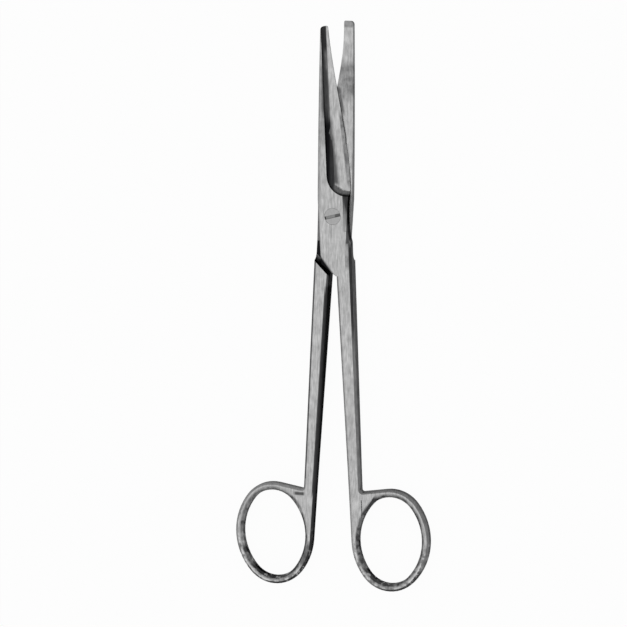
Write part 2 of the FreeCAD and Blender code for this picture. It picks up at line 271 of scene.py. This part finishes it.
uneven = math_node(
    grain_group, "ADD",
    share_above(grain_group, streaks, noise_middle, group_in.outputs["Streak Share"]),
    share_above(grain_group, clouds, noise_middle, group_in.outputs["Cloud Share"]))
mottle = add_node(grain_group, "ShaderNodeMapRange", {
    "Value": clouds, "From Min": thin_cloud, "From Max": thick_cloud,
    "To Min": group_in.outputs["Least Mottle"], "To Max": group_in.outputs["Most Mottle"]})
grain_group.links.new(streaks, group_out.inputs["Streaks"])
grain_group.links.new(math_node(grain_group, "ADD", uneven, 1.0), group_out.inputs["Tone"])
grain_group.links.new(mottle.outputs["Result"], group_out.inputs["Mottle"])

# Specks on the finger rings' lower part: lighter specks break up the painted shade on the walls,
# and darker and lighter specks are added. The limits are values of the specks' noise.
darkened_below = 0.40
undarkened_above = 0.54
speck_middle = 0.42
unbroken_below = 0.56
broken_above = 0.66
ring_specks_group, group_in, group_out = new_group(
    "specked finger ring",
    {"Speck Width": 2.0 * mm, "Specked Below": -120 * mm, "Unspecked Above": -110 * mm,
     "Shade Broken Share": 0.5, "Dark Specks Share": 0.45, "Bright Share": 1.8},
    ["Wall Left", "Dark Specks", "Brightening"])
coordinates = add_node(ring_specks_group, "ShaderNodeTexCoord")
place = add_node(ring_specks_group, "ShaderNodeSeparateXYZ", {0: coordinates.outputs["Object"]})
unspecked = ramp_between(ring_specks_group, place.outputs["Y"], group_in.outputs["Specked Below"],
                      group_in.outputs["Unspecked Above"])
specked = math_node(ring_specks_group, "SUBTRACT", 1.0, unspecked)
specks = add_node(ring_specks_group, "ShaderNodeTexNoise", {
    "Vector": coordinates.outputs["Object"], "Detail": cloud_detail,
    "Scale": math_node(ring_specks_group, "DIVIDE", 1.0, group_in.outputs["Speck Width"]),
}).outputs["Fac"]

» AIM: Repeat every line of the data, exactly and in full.

» FULL ANSWER:
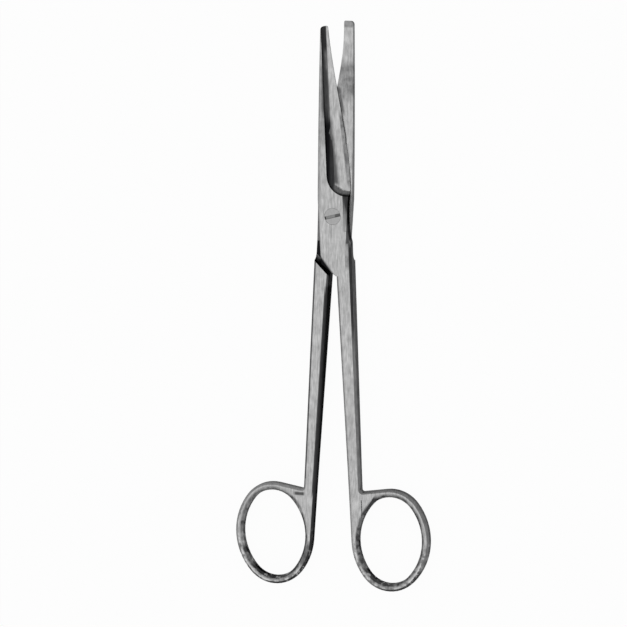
Write part 2 of the FreeCAD and Blender code for this picture. It picks up at line 271 of scene.py. This part finishes it.
uneven = math_node(
    grain_group, "ADD",
    share_above(grain_group, streaks, noise_middle, group_in.outputs["Streak Share"]),
    share_above(grain_group, clouds, noise_middle, group_in.outputs["Cloud Share"]))
mottle = add_node(grain_group, "ShaderNodeMapRange", {
    "Value": clouds, "From Min": thin_cloud, "From Max": thick_cloud,
    "To Min": group_in.outputs["Least Mottle"], "To Max": group_in.outputs["Most Mottle"]})
grain_group.links.new(streaks, group_out.inputs["Streaks"])
grain_group.links.new(math_node(grain_group, "ADD", uneven, 1.0), group_out.inputs["Tone"])
grain_group.links.new(mottle.outputs["Result"], group_out.inputs["Mottle"])

# Specks on the finger rings' lower part: lighter specks break up the painted shade on the walls,
# and darker and lighter specks are added. The limits are values of the specks' noise.
darkened_below = 0.40
undarkened_above = 0.54
speck_middle = 0.42
unbroken_below = 0.56
broken_above = 0.66
ring_specks_group, group_in, group_out = new_group(
    "specked finger ring",
    {"Speck Width": 2.0 * mm, "Specked Below": -120 * mm, "Unspecked Above": -110 * mm,
     "Shade Broken Share": 0.5, "Dark Specks Share": 0.45, "Bright Share": 1.8},
    ["Wall Left", "Dark Specks", "Brightening"])
coordinates = add_node(ring_specks_group, "ShaderNodeTexCoord")
place = add_node(ring_specks_group, "ShaderNodeSeparateXYZ", {0: coordinates.outputs["Object"]})
unspecked = ramp_between(ring_specks_group, place.outputs["Y"], group_in.outputs["Specked Below"],
                      group_in.outputs["Unspecked Above"])
specked = math_node(ring_specks_group, "SUBTRACT", 1.0, unspecked)
specks = add_node(ring_specks_group, "ShaderNodeTexNoise", {
    "Vector": coordinates.outputs["Object"], "Detail": cloud_detail,
    "Scale": math_node(ring_specks_group, "DIVIDE", 1.0, group_in.outputs["Speck Width"]),
}).outputs["Fac"]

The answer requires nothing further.